## What is expected:
Write out every line of the material exactly as it appears.
- - -
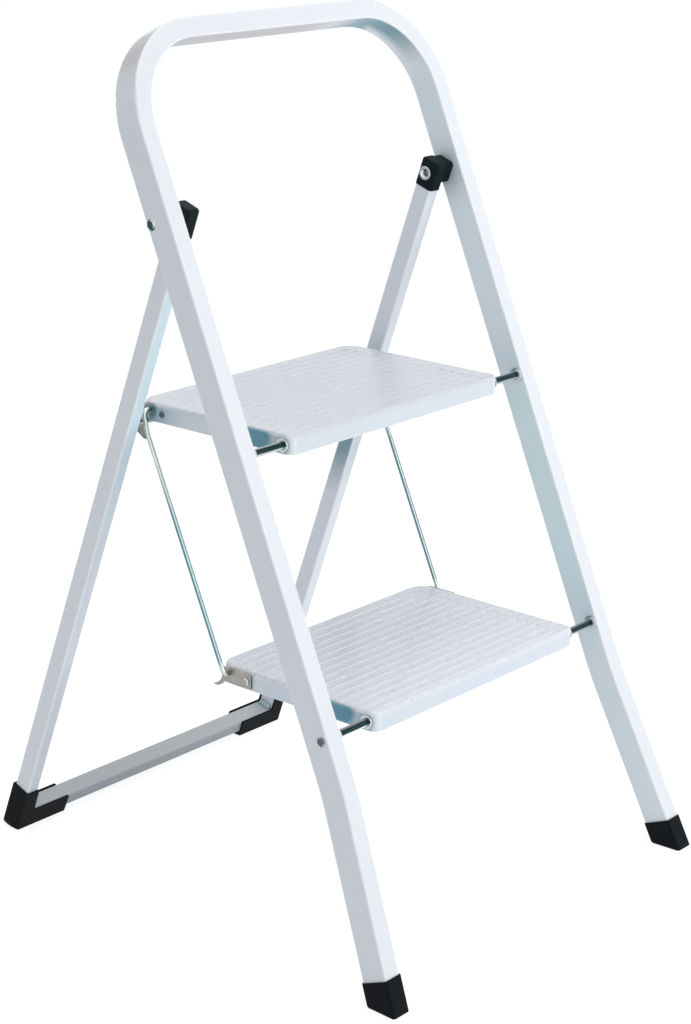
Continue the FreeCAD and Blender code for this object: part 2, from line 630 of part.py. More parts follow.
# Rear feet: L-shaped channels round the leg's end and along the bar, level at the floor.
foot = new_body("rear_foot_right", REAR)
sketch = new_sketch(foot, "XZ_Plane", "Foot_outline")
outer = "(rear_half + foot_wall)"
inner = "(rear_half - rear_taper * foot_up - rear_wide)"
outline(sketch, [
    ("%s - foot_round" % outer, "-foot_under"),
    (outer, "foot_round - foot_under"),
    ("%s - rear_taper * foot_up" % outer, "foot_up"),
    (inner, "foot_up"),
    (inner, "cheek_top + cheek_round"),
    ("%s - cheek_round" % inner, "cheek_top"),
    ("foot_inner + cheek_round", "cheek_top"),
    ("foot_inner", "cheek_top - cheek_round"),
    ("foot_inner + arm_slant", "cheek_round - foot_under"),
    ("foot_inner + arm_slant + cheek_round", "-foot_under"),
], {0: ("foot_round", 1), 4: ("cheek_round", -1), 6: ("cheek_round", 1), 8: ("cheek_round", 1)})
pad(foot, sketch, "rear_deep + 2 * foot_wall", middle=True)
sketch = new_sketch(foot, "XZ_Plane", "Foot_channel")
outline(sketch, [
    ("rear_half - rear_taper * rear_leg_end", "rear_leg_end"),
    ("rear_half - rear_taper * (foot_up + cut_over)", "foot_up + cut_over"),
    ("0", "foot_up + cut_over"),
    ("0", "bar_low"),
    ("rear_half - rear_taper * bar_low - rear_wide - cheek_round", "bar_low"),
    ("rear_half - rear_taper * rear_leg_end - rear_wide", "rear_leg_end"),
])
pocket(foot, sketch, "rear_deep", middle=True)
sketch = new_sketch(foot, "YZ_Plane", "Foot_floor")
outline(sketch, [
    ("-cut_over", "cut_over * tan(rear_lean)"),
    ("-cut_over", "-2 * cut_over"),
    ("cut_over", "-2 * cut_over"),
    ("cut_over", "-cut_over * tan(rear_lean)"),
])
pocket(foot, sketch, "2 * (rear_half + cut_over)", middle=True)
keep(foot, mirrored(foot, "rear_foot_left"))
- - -
## Response to the task:
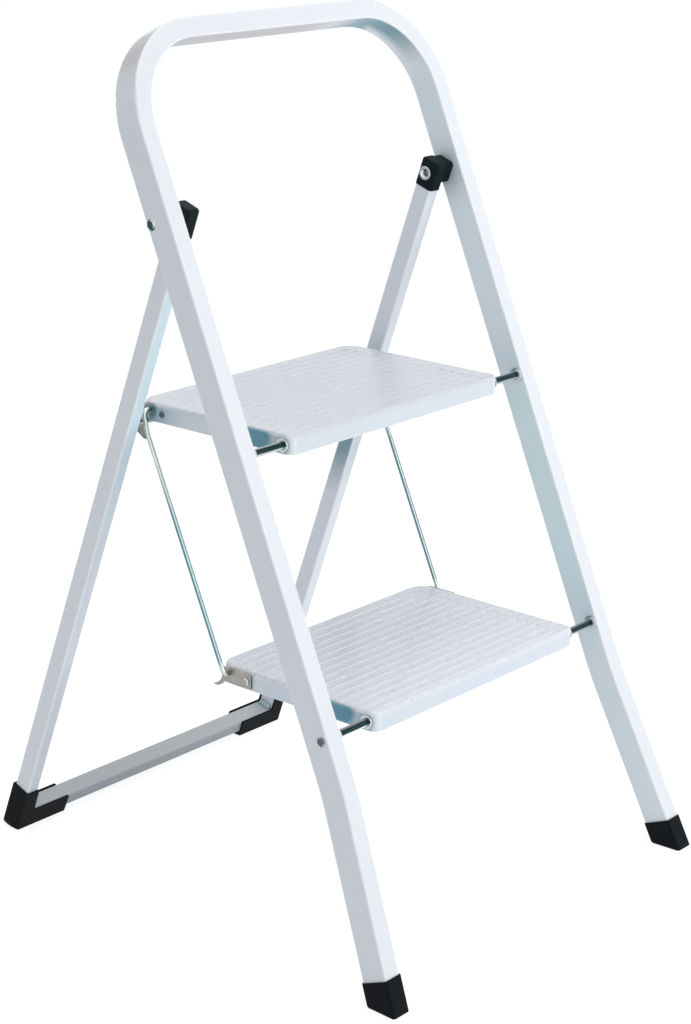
Continue the FreeCAD and Blender code for this object: part 2, from line 630 of part.py. More parts follow.
# Rear feet: L-shaped channels round the leg's end and along the bar, level at the floor.
foot = new_body("rear_foot_right", REAR)
sketch = new_sketch(foot, "XZ_Plane", "Foot_outline")
outer = "(rear_half + foot_wall)"
inner = "(rear_half - rear_taper * foot_up - rear_wide)"
outline(sketch, [
    ("%s - foot_round" % outer, "-foot_under"),
    (outer, "foot_round - foot_under"),
    ("%s - rear_taper * foot_up" % outer, "foot_up"),
    (inner, "foot_up"),
    (inner, "cheek_top + cheek_round"),
    ("%s - cheek_round" % inner, "cheek_top"),
    ("foot_inner + cheek_round", "cheek_top"),
    ("foot_inner", "cheek_top - cheek_round"),
    ("foot_inner + arm_slant", "cheek_round - foot_under"),
    ("foot_inner + arm_slant + cheek_round", "-foot_under"),
], {0: ("foot_round", 1), 4: ("cheek_round", -1), 6: ("cheek_round", 1), 8: ("cheek_round", 1)})
pad(foot, sketch, "rear_deep + 2 * foot_wall", middle=True)
sketch = new_sketch(foot, "XZ_Plane", "Foot_channel")
outline(sketch, [
    ("rear_half - rear_taper * rear_leg_end", "rear_leg_end"),
    ("rear_half - rear_taper * (foot_up + cut_over)", "foot_up + cut_over"),
    ("0", "foot_up + cut_over"),
    ("0", "bar_low"),
    ("rear_half - rear_taper * bar_low - rear_wide - cheek_round", "bar_low"),
    ("rear_half - rear_taper * rear_leg_end - rear_wide", "rear_leg_end"),
])
pocket(foot, sketch, "rear_deep", middle=True)
sketch = new_sketch(foot, "YZ_Plane", "Foot_floor")
outline(sketch, [
    ("-cut_over", "cut_over * tan(rear_lean)"),
    ("-cut_over", "-2 * cut_over"),
    ("cut_over", "-2 * cut_over"),
    ("cut_over", "-cut_over * tan(rear_lean)"),
])
pocket(foot, sketch, "2 * (rear_half + cut_over)", middle=True)
keep(foot, mirrored(foot, "rear_foot_left"))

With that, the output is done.